Permita-me elogiar, a ousadia bem-vinda, esperançado noutras colaborações, com os humildes conterrâneos, asssíduos visitantes ao Blog. Parabéns, receba os meus cumprimentos. António Brás Pereira
Obrigado aos três pelas palavras calorosas...
abcd
Saudades... quem as não tem?
Gostei do texto, simples mas cheio
de valores íntimos que ninguém pode
reclamar como sejam seus.
Já o reli não sei quantas vezes.
Obrigado "abcd" pela oportunidade
que me deu de viver momentos tão
felizes a recordar o passado. Por
mais diversificada que seja a minha
vida há sempre lugar para pensar
na infância, família, vizinhos,
escola, locais e tudo ao longo do
tempo que passei em Rebordainhos.
Faltam ainda os pormenores de cada
circunstância, de cada momemto.
Quantas histórias eu não idealizo
para cada acontecimento!
Saudades sim, tudo são saudades.
São sentimentos de que me orgulho.
Américo
Saudades das saudades
Este texto sentido é bem a demonstração plena de que nós, os que nascemos nos ermos esquecidos deste Portugal supostamente "uno", nos regemos por valores diferentes dos de quem nasceu nas grandes cidades.
Muitos dos nados e criados na capital, demonstram por vezes um completo desprendimento desses valores e até, com alguma displicência, se orgulham de não terem terra.

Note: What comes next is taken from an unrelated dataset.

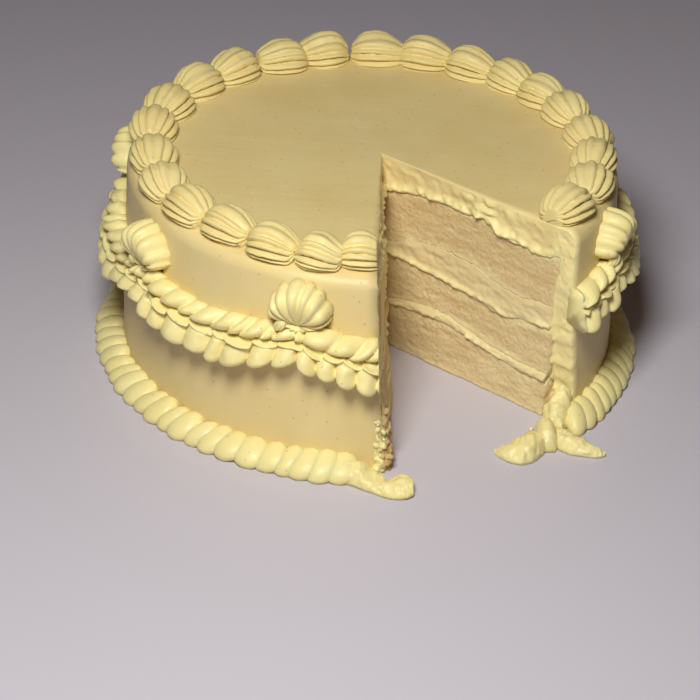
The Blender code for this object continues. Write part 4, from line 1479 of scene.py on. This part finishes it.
def build_crumbs(settings):
    """Crumbs and flecks of cream that cling to the corners of the notch."""
    rng = np.random.default_rng(5)
    for name, material, slot, form in (("torn_crumb", "cut_sponge", "sponge", (0.9, 4.2, 2.6, 4.6, 31.0, 201)),
                                       ("torn_cream", "piped_buttercream", "buttercream",
                                        (-1.5, 0.6, 2.5, 1.8, 26.0, 211))):
        mesh = torn_column(name, *form)
        if slot == "sponge":
            points = read_points(mesh)
            add_tone(mesh, "brown_and_shade", np.clip(0.45 + 0.5 * noise(points, 4.0, 207), 0.0, 0.9))
            add_tone(mesh, "smear", np.clip(1.6 * noise(points, 3.0, 208) - 0.4, 0.0, 0.6))
        obj = add_object(name, mesh, finish(material))
        finish_piece(obj, slot)
    for name, material, slot, count in (("crumbs_sponge", "cut_sponge", "sponge", 130),
                                        ("crumbs_cream", "piped_buttercream", "buttercream", 80)):
        places = Places()
        for i in range(count):
            kind = i % 5
            size = 1.3 + 3.6 * rng.uniform(0.0, 1.0) ** 1.6
            flat = rng.uniform(0.6, 0.95)
            if kind < 4:       # up the lower front edge of the left cut
                cream = slot == "buttercream"
                z = 1.0 + (25.0 if cream else 28.0) * rng.uniform(0.0, 1.0) ** 1.1
                size *= 1.30 - 0.50 * z / 28.0
                r = wall_radius(z) - (rng.uniform(0.2, 3.4) if cream else rng.uniform(0.8, 11.0))
                far = rng.uniform(-2.8, 0.8) if cream else rng.uniform(-1.0, 2.6)
                at = (cut_left_x(z) + far + 0.9 * math.sin(z * 0.45), -r, z)
            else:              # among the lumps on the floor
                at = (rng.uniform(70.0, 94.0), rng.uniform(-86.0, -72.0), size * 0.3)
                size *= 0.7
            axes = Euler(rng.uniform(0.0, 6.28, 3)).to_matrix()
            places.add(at, axes, (size, size * flat, size * flat), int(rng.integers(0, 3)))
        shapes = [crumb("crumb_a", 1), crumb("crumb_b", 2), crumb("crumb_c", 3)]
        obj = places.bake(name, shapes, finish(material), 0.35, 1.5, 0.16, 0.7, 6)
        press_flat(obj.data)
        if slot == "sponge":
            add_tone(obj.data, "brown_and_shade", np.full(len(obj.data.vertices), 0.45))
        finish_piece(obj, slot)


# ---------------------------------------------------------------- stage

def build_stage(settings):
    """Pale floor, soft light and the camera."""
    scene = bpy.context.scene
    mesh = bpy.data.meshes.new("floor")
    reach = 6.0
    mesh.from_pydata([(-reach, -reach, -0.0002), (reach, -reach, -0.0002), (reach, reach, -0.0002),
                      (-reach, reach, -0.0002)], [], [(0, 1, 2, 3)])
    floor = add_object("floor", mesh, floor_material("pale_floor", settings.floor))

    world = bpy.data.worlds.new("studio")
    world.use_nodes = True
    background = world.node_tree.nodes["Background"]
    background.inputs["Color"].default_value = (*settings.sky[:3], 1.0)
    background.inputs["Strength"].default_value = settings.sky_strength
    scene.world = world

    def area(name, azimuth, elevation, distance, size, power_w, colour):
        data = bpy.data.lights.new(name, "AREA")
        data.shape = "DISK"
        data.size = size
        data.energy = power_w
        data.color = colour
        obj = bpy.data.objects.new(name, data)
        a, e = math.radians(azimuth), math.radians(elevation)
        at = Vector((math.cos(a) * math.cos(e), math.sin(a) * math.cos(e), math.sin(e))) * distance
        at += Vector((0.0, 0.0, 0.04))
        obj.location = at
        obj.rotation_euler = (Vector((0.0, 0.0, 0.04)) - at).to_track_quat("-Z", "Y").to_euler()
        scene.collection.objects.link(obj)

    area("key", settings.key_azimuth, settings.key_elevation, 0.85, settings.key_size,
         settings.key_power, (1.0, 0.985, 0.89))
    area("fill", 60.0, 62.0, 2.2, 1.8, settings.fill_power, (1.0, 0.62, 0.46))

    data = bpy.data.cameras.new("camera")
    data.lens = settings.lens
    data.sensor_width = 36.0
    data.clip_end = 20.0
    camera = bpy.data.objects.new("camera", data)
    e = math.radians(settings.camera_elevation)
    d = settings.camera_distance
    pitch = e + math.radians(0.31)
    yaw, roll = math.radians(-0.35), math.radians(2.25)
    forward = Vector((math.sin(yaw) * math.cos(pitch), math.cos(yaw) * math.cos(pitch), -math.sin(pitch)))
    right = Vector((math.cos(yaw), -math.sin(yaw), 0.0))
    up = right.cross(forward)
    turned_right = right * math.cos(roll) + up * math.sin(roll)
    turned_up = up * math.cos(roll) - right * math.sin(roll)
    matrix = Matrix((turned_right, turned_up, -forward)).transposed().to_4x4()
    matrix.translation = Vector((0.0, -d * math.cos(e), d * math.sin(e)))
    camera.matrix_world = matrix
    scene.collection.objects.link(camera)
    scene.camera = camera
    scene.view_settings.view_transform = "Standard"


# ---------------------------------------------------------------- add-on

def length_property(name, description, value):
    """Length with its usual unit."""
    return FloatProperty(name=name, description=description, default=value * MM, min=0.0,
                         subtype="DISTANCE", unit="LENGTH", precision=4)


def colour_property(name, description, value):
    """Plain colour."""
    return FloatVectorProperty(name=name, description=description, default=value, size=3, min=0.0,
                               max=1.0, subtype="COLOR")


class CakeColours(PropertyGroup):
    """Colours of the cake's foods."""

    buttercream: colour_property("Buttercream", "Colour of the smooth coat", (0.825, 0.672, 0.342))
    piping: colour_property("Piping", "Colour of the piped cream", (0.94, 0.83, 0.42))
    # The shells colour is the piped cream darkened as painted shade.
    shells: colour_property("Shells", "Colour of the shells on top, darkened as painted shade",
                            (0.865, 0.73, 0.36))
    filling: colour_property("Filling", "Colour of the cut cream", (0.87, 0.745, 0.43))
    sponge: colour_property("Sponge", "Colour of the cut sponge", (0.78, 0.625, 0.355))


class CakeSizes(PropertyGroup):
    """Sizes of the cake's relief and of its piping."""

    unevenness: length_property("Unevenness", "How far the coat strays from a true shape", 0.45)
    crumb: length_property("Crumb", "Relief of the cut sponge", 0.42)
    shell_length: length_property("Shell length", "Longest a shell can be", 24.6)
    shell_width: length_property("Shell width", "Width of a shell", 22.0)
    shell_height: length_property("Shell height", "Height of a shell", 13.4)
    shell_ridges: IntProperty(name="Shell ridges", description="Ridges round a shell", default=14,
                              min=5, max=30)
    fan_width: length_property("Fan width", "Width of a fan", 26.5)
    fan_depth: length_property("Fan depth", "How far a fan stands out", 12.3)
    swag_depth: length_property("Swag depth", "How far a swag stands out", 12.5)
    petal_width: length_property("Petal width", "Width of a petal", 10.2)
    petal_pitch: FloatProperty(name="Petal pitch", description="Degrees from petal to petal",
                               default=4.9, min=1.0)
    rope_pitch: FloatProperty(name="Rope pitch", description="Degrees from lobe to lobe",
                              default=4.15, min=1.0)
    rope_width: length_property("Rope width", "Width of the foot rope", 11.5)
    rope_height: length_property("Rope height", "Height of the foot rope", 9.2)


class CakeStage(PropertyGroup):
    """Floor, light and camera."""

    floor: colour_property("Floor", "Colour of the floor", (0.61, 0.58, 0.69))
    sky: colour_property("Sky", "Colour of the light all round", (0.96, 0.80, 0.70))
    sky_strength: FloatProperty(name="Sky strength", description="Light all round", default=0.012)
    key_power: FloatProperty(name="Key power", description="Main light in watts", default=6.2,
                             subtype="POWER")
    fill_power: FloatProperty(name="Fill power", description="Second light in watts", default=1.3,
                              subtype="POWER")
    key_size: FloatProperty(name="Key size", description="Width of the main light", default=0.24,
                            subtype="DISTANCE", unit="LENGTH")
    key_azimuth: FloatProperty(name="Key azimuth", description="Degrees round from +X",
                               default=-99.0)
    key_elevation: FloatProperty(name="Key elevation", description="Degrees above the floor",
                                 default=48.5)
    lens: FloatProperty(name="Lens", description="Focal length in millimetres", default=145.95)
    camera_distance: FloatProperty(name="Camera distance", description="From the cake's foot",
                                   default=1.296, subtype="DISTANCE", unit="LENGTH")
    camera_elevation: FloatProperty(name="Camera elevation", description="Degrees above the floor",
                                    default=31.43)


class CAKE_OT_coat(Operator):
    """Build the buttercream coat"""

    bl_idname = "cake.coat"
    bl_label = "Coat"

    def execute(self, context):
        build_coat(context.scene.cake_sizes)
        return {"FINISHED"}


class CAKE_OT_layers(Operator):
    """Build the sponges and the fillings"""

    bl_idname = "cake.layers"
    bl_label = "Layers"

    def execute(self, context):
        build_layers(context.scene.cake_sizes)
        return {"FINISHED"}


class CAKE_OT_shells(Operator):
    """Pipe the shells along the top edge"""

    bl_idname = "cake.shells"
    bl_label = "Shells"

    def execute(self, context):
        build_shells(context.scene.cake_sizes)
        return {"FINISHED"}


class CAKE_OT_fans(Operator):
    """Pipe the fans on the side"""

    bl_idname = "cake.fans"
    bl_label = "Fans"

    def execute(self, context):
        build_fans(context.scene.cake_sizes)
        return {"FINISHED"}


class CAKE_OT_swags(Operator):
    """Pipe the swags between the fans"""

    bl_idname = "cake.swags"
    bl_label = "Swags"

    def execute(self, context):
        build_swags(context.scene.cake_sizes)
        return {"FINISHED"}


class CAKE_OT_rope(Operator):
    """Pipe the rope round the foot"""

    bl_idname = "cake.rope"
    bl_label = "Foot rope"

    def execute(self, context):
        build_rope(context.scene.cake_sizes)
        return {"FINISHED"}


class CAKE_OT_dragged(Operator):
    """Drag cream out of the rope at the corners of the notch"""

    bl_idname = "cake.dragged"
    bl_label = "Dragged cream"

    def execute(self, context):
        build_dragged(context.scene.cake_sizes)
        return {"FINISHED"}


class CAKE_OT_crumbs(Operator):
    """Scatter the clinging crumbs"""

    bl_idname = "cake.crumbs"
    bl_label = "Crumbs"

    def execute(self, context):
        build_crumbs(context.scene.cake_sizes)
        return {"FINISHED"}


class CAKE_OT_stage(Operator):
    """Set the floor, the light and the camera"""

    bl_idname = "cake.stage"
    bl_label = "Stage"

    def execute(self, context):
        build_stage(context.scene.cake_stage)
        return {"FINISHED"}


STEPS = (CAKE_OT_coat, CAKE_OT_layers, CAKE_OT_shells, CAKE_OT_fans, CAKE_OT_swags, CAKE_OT_rope,
         CAKE_OT_dragged, CAKE_OT_crumbs, CAKE_OT_stage)


class CAKE_PT_panel(Panel):
    """Steps of the cake in the sidebar"""

    bl_label = "Layer cake"
    bl_idname = "CAKE_PT_panel"
    bl_space_type = "VIEW_3D"
    bl_region_type = "UI"
    bl_category = "Layer cake"

    def draw(self, context):
        layout = self.layout
        for step in STEPS:
            layout.operator(step.bl_idname)
        for group in (context.scene.cake_sizes, context.scene.cake_colours, context.scene.cake_stage):
            column = layout.column(align=True)
            for name in group.__annotations__:
                column.prop(group, name)


GROUPS = (CakeColours, CakeSizes, CakeStage)


def register():
    """Add the classes and the settings."""
    for item in (*GROUPS, *STEPS, CAKE_PT_panel):
        bpy.utils.register_class(item)
    bpy.types.Scene.cake_colours = PointerProperty(type=CakeColours)
    bpy.types.Scene.cake_sizes = PointerProperty(type=CakeSizes)
    bpy.types.Scene.cake_stage = PointerProperty(type=CakeStage)


def unregister():
    """Take the settings and the classes away."""
    del bpy.types.Scene.cake_stage
    del bpy.types.Scene.cake_sizes
    del bpy.types.Scene.cake_colours
    for item in reversed((*GROUPS, *STEPS, CAKE_PT_panel)):
        bpy.utils.unregister_class(item)


def main():
    """Build everything in order."""
    register()
    bpy.ops.cake.coat()
    bpy.ops.cake.layers()
    bpy.ops.cake.shells()
    bpy.ops.cake.fans()
    bpy.ops.cake.swags()
    bpy.ops.cake.rope()
    bpy.ops.cake.dragged()
    bpy.ops.cake.crumbs()
    bpy.ops.cake.stage()


if __name__ == "__main__":
    main()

Um abraço para Rebordaínhos
Quem tão bem escreve (e descreve) as vivências duma infância plena de felicidade, dum sentir de forma tão intensa as "saudades das saudades", bem que merecia ser tratado pelo NOME PRÓPRIO.
Aceito a sua vontade de anonimato, embora preferisse o contrário.
Permita-me que o felicite. AMEI! E, ainda que, sob o manto do anonimato, por favor não deixe de continuar a colaborar com este cantinho.
Tal como a minha irmã Olímpia, a sua escrita parece-me familiar. Por isso, e mais que não seja para nos aguçar a curiosidade, venham daí mais dessas "saudades das saudades"!